(11 September 2019) DAILY MARKET BRIEF 1:ECB bazooka triggers currency war?

A malaise has fallen over financial markets. The lack of meaningful news has left prices to drift. Tactically, we watching
media for any news on US-China trade, ECB, Brexit, general data to support a Fed direction, for insights to short term price action. In Asian
trading, the lack of negative news (Bolton’s exodus can be seen as a positive for globalist) has helped the Nikkei and Hang Seng bounce
sharply. Looking forward, the ECB’s rate cut, tiering and asset purchases felt like a well-played record. The spillover into prices should
remain limited (although supportive). In reality, EU economic outlook is weak but not terrible, so for the ECB to come out with both guns
blazing is a bit overkill, unless there is an alternative objective. For the FX markets, ECB action will be more insightful. The incremental
benefit of lowing interest rates (deposit is already negative and yield curve across EU is ultra-low) are will be marginal, but the “dog
whistle” to currency traders is more profound. The “race to the bottom”, the debasing of currency to achieve a competitive advantage has
become the favorite FX trade. With solid annual GDP growth rates of 2.3% and 6.2%, RBNZ and RBI could have held-off cutting rate until data
indicated clearer deterioration. However, the proactive decision, in our view, was targeting their currencies (especially consider the
rapid devaluation of CNY).

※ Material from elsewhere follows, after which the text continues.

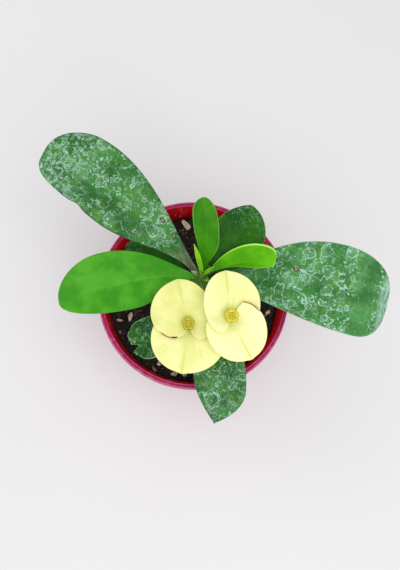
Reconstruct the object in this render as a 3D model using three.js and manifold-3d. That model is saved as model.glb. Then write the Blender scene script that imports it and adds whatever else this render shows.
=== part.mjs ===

With slower US growth and weaker outlook combined with falling yields, demand for USD is expected to dry up. To
stay competitive countries must aggressively cut interest rates now. In our heads, we hear the echos of Brazil's finance minister, Guido
Mantega in 2010 declaring an “international currency war” has broken out. The ECB action will trigger the next wave of devaluations.